The batter will come together quickly. Baking time in my oven was exactly 30 minutes.

Colwin recommended serving Simple Yellow Cake with stewed fruit, ice cream, or bitter orange marmalade. You cannot go wrong with any of these suggestions. At this time of year–I write in mid-August–fresh fruit is abundant, so it’s a matter of choosing your favorite fruit to accompany this cake, which is like a little black dress: it goes with everything.

Simple Yellow Cake
Adapted from Laurie Colwin’s More Home Cooking
Preparation Time: minutes.
Baking time: 25-30 minutes
Oven temperature: 350F/180C
Cake pan size: Simple Yellow Cake can be baked in a 7-inch/17 cm round pan, an 8-inch/20cm square pan, 8-inch/20cm round pan, or a 9-inch/22cm Pyrex glass pie plate.
1 stick/4 ounces/113 grams room temperature sweet butter
1 cup/227 grams sugar
2 room temperatue large eggs
1 teaspoon vanilla extract
1/2 teaspoon baking powder
1 cup/227 grams all purpose flour
Preheat the oven to 350F/180C
If using a baking pan, butter and flour it. If using a glass pie plate, you can butter and sugar it.
In a large bowl, blend the butter and sugar with your very clean fingers, a whisk, or a large spoon.
Once the sugar and butter are blended, add the eggs and whisk until ingredients are airy and mixture has lightened, 3-5 minutes.
Add the vanilla.
Switch to a large spoon and gently fold in the flour. Stir until just blended. Do not overmix, or cake will be heavy.
Pour batter into pan.
Bake cake 25-30 minutes. Cake is done when tester comes out clean and cake edges are browned and pulling away from sides of pan.
Cool cake on a rack before turning out. Serve with fresh or canned fruit, ice cream, powdered sugar, or by itself.
Simple Yellow Cake is not the best keeper. Well-wrapped, it stays fresh at room temperature for about two days. After that, refrigerate it. Happily, Simple Yellow Cake freezes beautifully for up to three months.
Notes:
Simple Yellow Cake may be baked using electric beaters or a mixer. If you opt to go this route, the baking powder is optional.
Colwin gives readers the option of using one whole egg and one egg white. As eggs are the leavening power in the cake (with an assist from the baking powder) I prefer using whole eggs.
If you are baking the cake in a Pyrex pie plate, don’t try turning the cake out. Instead, butter and lightly sugar the plate instead of flouring. Serve directly from the pan.
Simple Yellow Cake is best varied by its accompaniments. Serve it with whatever fruit is in season, your favorite ice creams, sorbets, or a spoonful of whipped cream. Frosted, it makes a a perfect birthday or other special occasion cake.

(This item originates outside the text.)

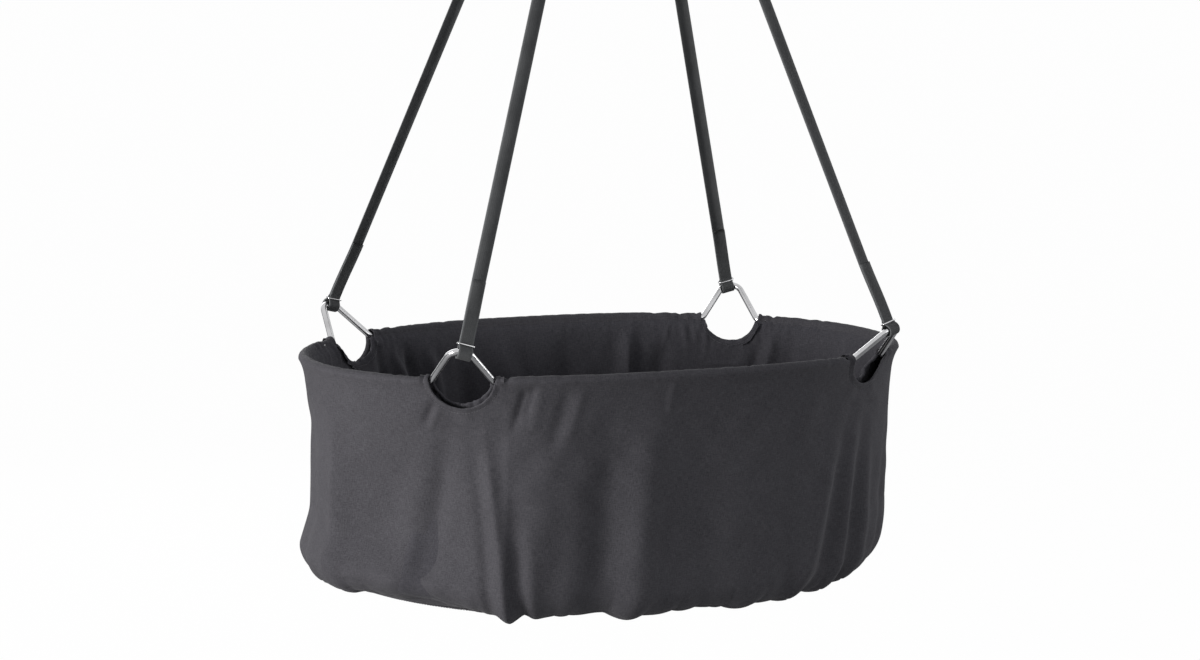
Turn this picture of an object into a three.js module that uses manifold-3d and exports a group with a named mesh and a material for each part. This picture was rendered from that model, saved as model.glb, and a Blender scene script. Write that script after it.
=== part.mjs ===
// Hanging baby cradle: a cloth bag on an oval steel rim, slung by four webbing straps from a swivel
// snap hook. Millimetres, +Z up, +X along the length, -Y the front. The origin is the seat of the
// hook, the point that the whole cradle hangs from.
import * as THREE from 'three';
import { mergeVertices } from 'three/addons/utils/BufferGeometryUtils.js';
import Module from 'manifold-3d';

const wasm = await Module();
wasm.setup();

const degree = Math.PI / 180;
const quarterTurn = Math.PI / 2;
const wholeTurn = Math.PI * 2;
const turnStep = 1e-3; // for slopes along the rim
const halvings = 40; // when a place on the rim is searched for
const tie = 1e-6; // between diagonals that count as equally long

// Clearances
const gap = 0.3; // between pieces that touch
const overrun = 2; // how far a cutter reaches past what it cuts

// Rim: a round rod bent to a squared oval, with four raised peaks that lean outwards
const rimHalfLength = 390;
const rimHalfWidth = 234;
const lengthPower = 2.34;
const widthPower = 2.13;
const rimEndDip = 2; // the loaded rim sinks this much at its ends and rises at its middle
const rodRadius = 4;
const rodSides = 8;
const rimStep = 30; // longest straight facet along the rim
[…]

Having said the above, you can bake a Simple Chocolate Cake by replacing 1/4 cup/22grams flour with unsweetened cocoa powder. You can also vary the extracts: I like hazelnut, coffee, almond, and chocolate. Liqueurs are nice, too: Cointreau, Kahlua, and Calvados spring to mind. Cherry liqueurs are available at a number of price points, from the inexpensive Heerings to the more luxurious Luxardo.